• _RECORDED INFORMATION_:
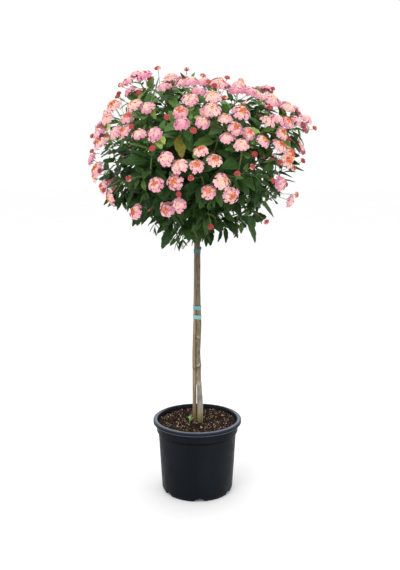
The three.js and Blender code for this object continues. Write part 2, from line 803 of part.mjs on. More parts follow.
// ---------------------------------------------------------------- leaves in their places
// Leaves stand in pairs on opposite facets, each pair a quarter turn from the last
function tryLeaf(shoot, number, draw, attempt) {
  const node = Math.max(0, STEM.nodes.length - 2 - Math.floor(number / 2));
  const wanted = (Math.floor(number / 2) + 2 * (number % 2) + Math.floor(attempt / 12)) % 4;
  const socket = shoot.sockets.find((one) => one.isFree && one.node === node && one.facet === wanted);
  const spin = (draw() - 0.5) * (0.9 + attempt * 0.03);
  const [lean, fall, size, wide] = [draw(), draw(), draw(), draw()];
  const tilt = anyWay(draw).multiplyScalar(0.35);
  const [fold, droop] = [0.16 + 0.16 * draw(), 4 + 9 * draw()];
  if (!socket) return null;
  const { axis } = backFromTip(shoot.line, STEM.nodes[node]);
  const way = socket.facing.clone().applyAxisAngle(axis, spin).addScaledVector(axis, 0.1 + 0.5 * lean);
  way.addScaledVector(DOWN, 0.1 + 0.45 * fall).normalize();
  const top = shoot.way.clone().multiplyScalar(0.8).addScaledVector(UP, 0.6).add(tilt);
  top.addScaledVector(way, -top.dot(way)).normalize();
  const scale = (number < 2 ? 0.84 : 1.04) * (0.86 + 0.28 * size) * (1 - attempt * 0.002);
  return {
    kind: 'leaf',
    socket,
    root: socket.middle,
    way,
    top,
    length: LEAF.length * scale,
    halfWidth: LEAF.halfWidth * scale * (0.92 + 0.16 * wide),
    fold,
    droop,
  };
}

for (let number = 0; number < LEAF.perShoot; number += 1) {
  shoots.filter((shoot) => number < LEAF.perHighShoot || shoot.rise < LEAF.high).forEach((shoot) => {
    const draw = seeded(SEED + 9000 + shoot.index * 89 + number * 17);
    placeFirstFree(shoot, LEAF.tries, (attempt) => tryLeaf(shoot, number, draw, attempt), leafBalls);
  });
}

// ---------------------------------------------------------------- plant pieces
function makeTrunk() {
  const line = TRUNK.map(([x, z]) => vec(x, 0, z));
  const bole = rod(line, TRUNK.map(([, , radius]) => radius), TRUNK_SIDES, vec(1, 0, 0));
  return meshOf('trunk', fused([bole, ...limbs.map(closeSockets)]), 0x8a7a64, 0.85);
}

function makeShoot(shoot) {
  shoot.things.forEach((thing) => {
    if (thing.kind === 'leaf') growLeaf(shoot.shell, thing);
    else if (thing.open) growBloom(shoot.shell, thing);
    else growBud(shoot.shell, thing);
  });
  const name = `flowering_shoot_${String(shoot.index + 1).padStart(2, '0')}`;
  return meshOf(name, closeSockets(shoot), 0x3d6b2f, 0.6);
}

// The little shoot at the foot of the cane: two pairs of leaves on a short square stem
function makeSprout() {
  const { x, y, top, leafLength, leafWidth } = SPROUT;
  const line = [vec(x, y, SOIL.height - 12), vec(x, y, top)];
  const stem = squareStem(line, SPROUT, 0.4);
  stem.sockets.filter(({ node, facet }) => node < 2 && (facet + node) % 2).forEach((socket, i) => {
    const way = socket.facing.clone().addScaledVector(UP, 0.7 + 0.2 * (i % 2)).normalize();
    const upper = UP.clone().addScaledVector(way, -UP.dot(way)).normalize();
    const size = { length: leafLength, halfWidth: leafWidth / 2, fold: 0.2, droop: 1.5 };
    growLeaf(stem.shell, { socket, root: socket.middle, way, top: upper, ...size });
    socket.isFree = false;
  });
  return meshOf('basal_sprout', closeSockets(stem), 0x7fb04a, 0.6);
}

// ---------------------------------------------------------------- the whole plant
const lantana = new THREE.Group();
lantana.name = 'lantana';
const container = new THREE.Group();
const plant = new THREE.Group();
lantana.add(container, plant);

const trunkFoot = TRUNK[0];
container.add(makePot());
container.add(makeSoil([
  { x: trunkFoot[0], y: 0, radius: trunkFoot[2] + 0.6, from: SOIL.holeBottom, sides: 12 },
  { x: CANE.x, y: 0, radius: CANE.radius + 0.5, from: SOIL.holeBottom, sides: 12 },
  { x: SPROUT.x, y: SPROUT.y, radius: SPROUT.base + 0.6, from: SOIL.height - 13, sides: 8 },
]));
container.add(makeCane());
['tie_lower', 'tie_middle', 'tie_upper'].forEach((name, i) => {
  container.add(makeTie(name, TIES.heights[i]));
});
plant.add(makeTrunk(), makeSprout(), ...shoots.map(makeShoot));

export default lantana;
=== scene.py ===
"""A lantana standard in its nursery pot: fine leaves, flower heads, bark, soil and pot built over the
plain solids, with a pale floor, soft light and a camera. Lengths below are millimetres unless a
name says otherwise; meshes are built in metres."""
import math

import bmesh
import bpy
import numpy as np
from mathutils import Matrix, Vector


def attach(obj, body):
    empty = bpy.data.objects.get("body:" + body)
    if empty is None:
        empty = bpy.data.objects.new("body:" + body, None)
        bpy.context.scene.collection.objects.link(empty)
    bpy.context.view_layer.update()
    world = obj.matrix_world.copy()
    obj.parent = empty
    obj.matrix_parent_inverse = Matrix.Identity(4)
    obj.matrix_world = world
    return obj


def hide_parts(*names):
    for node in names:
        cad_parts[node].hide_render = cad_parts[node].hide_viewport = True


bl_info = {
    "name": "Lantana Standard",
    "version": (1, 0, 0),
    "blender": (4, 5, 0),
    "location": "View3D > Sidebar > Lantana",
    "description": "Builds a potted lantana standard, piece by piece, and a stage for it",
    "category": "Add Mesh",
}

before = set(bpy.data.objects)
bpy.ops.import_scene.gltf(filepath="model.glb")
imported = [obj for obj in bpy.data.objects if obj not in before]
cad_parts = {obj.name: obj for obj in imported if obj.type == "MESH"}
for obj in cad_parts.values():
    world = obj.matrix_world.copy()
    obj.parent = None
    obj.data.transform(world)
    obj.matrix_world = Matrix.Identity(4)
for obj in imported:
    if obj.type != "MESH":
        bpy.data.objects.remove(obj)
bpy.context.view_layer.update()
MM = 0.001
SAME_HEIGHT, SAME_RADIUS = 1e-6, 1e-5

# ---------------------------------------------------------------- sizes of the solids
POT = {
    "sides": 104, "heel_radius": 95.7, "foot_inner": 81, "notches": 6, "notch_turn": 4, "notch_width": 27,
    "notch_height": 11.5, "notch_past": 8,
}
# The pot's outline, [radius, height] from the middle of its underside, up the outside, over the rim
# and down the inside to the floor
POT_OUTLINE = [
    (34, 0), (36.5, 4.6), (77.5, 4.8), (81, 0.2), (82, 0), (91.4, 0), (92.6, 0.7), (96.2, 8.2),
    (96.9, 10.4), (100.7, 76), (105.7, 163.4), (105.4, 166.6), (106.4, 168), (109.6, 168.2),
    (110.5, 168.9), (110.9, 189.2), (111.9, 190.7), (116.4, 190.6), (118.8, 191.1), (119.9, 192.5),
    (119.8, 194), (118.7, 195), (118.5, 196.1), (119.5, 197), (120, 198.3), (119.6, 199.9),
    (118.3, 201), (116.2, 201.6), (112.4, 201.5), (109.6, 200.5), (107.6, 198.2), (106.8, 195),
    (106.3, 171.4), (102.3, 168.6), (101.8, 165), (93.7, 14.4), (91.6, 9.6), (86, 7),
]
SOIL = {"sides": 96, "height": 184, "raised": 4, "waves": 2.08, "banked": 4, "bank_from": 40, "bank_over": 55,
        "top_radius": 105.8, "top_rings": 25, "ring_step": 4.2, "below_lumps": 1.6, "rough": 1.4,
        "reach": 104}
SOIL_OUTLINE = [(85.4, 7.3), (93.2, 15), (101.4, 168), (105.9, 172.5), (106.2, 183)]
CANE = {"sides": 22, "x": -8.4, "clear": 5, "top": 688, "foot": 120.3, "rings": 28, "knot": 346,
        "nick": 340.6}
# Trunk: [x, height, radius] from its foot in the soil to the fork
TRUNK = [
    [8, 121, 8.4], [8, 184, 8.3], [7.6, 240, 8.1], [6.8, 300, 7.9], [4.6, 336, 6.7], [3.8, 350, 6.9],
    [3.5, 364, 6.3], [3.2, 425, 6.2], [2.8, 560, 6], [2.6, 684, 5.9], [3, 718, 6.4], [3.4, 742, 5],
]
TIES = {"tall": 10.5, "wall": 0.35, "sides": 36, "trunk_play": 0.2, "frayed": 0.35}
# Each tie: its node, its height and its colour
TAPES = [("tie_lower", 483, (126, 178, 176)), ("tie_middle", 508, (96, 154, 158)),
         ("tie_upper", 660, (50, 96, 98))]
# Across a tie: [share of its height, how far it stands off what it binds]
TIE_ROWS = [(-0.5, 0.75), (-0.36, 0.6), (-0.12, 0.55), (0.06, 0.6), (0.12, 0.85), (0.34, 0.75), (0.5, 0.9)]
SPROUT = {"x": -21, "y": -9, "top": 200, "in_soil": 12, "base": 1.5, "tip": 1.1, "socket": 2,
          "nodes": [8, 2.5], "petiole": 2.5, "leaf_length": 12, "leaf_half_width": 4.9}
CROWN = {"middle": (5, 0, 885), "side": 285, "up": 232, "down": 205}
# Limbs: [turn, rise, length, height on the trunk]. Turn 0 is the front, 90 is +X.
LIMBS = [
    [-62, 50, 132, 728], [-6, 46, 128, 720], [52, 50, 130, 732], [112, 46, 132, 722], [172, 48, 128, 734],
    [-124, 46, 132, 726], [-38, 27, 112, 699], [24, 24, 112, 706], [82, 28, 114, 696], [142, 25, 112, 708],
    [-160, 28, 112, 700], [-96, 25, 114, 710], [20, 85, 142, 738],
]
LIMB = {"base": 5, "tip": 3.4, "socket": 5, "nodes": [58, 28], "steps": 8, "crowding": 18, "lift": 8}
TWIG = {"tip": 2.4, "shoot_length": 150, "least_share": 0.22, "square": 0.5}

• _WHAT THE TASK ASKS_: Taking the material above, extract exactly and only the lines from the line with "bpy.context.scene.collection.objects.link(empty)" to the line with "for node in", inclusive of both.

• _EXERCISE ANSWER_:
        bpy.context.scene.collection.objects.link(empty)
    bpy.context.view_layer.update()
    world = obj.matrix_world.copy()
    obj.parent = empty
    obj.matrix_parent_inverse = Matrix.Identity(4)
    obj.matrix_world = world
    return obj


def hide_parts(*names):
    for node in names:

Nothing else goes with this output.